La revelación de un mundo olvidado
Llegaron a Mesoamérica atracando en las costas del exuberante país de Belice, y desde allí se internaron en lo salvaje y desconocido a golpe de machete por tierras mayas. Tuvieron que sobornar a las autoridades de las propiedades donde se encontraban las distintas ruinas e incluso colarse sin permiso en lugares prohibidos, atravesar caminos embarrados y fuertes corrientes de ríos, suportar el calor húmedo y las nubes de mosquitos… pero todo ello pareció merecer la pena, cuando contemplaron un lago rodeado de volcanes conocido como Atitlán – en Guatemala – o llegaron a deslumbrar entre las copas de los árboles las crestas que coronaban los templos de Palenque – en Chiapas – o de Copán – en Honduras-. Todo ello parecía demostrar que los pueblos prehispánicos no eran simples pueblos salvajes, sino dotadores de una sofistica civilización que permitía querer seguir alimentado el descubrimiento por lo desconocido.

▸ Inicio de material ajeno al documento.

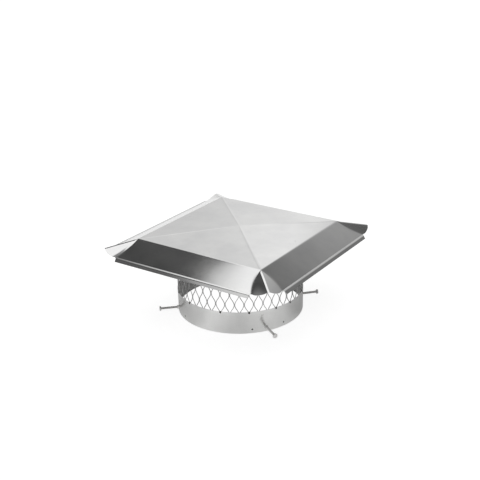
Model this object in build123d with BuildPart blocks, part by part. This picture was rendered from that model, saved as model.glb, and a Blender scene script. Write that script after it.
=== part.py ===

Aquellos campamentos científicos que establecían en cada uno de los yacimientos que iban encontrando, les permitió realizar maravillosos dibujos de las inscripciones encontradas en muros y estelas, comprendiendo incluso que esas extrañas figuras podrían tratarse de jeroglíficos que revelasen la historia y la cosmovisión mítica de aquel pueblo, similar a lo que hacía unos veinte años había ocurrido en Egipto con los estudios de traducción de Champollion tras el descubrimiento de la Piedra de Rossetta.
Afortunadamente, y a pesar del dinero que poseían – si pensamos en aquella época – no consiguieron comprar estos yacimientos al nuevo estado mexicano para hacer de ellos un gran museo en la ciudad neoyorkina al estilo del espolio artístico europeo. Lamentablemente y durante su ascenso hacia el norte, en dirección al golfo mexicano, la expedición tuvo que ser pospuesta a causa de la malaria. No obstante las tomas recogidas fueron un éxito rotundo, que se materializó en forma de en una nueva publicación de literatura viajera sobre la experiencia vivida.
La segunda expedición
Por ende, imperó la necesidad de terminar lo que se empezó, volver para seguir explorando aquellos vestigios envueltos de misterio en la península mexicana de Yucatán, rodeada por el mar de los caribes. Esta vez acompañados por el naturalista Cabot para el estudio de la biodiversidad, desvelaron para nuestra sociedad una de las actuales 7 maravillas del mundo: Chichen Itzá y su pirámide en honor a Quetzalcóatl. Allí quedaron maravillados por el tamaño de este “castillo” y las esculturas “terroríficas” del dios de la serpiente emplumada. Otro de los lugares más fascinantes fue el hallado Uxmal, llegando a comparar su arte al nivel del templo egipcio de Tebas. Sus dibujos son prueba de estos evocadores hallazgos.
El último capítulo de este binomio de descubridores acabó diferido, mientras nuestro británico falleció en un naufragio al estilo del futuro Titanic, nuestro estadounidense se dice que falleció bajo una ceiba – el árbol sagrado de los mayas – cuando viajó a Panamá con motivo de la construcción del canal.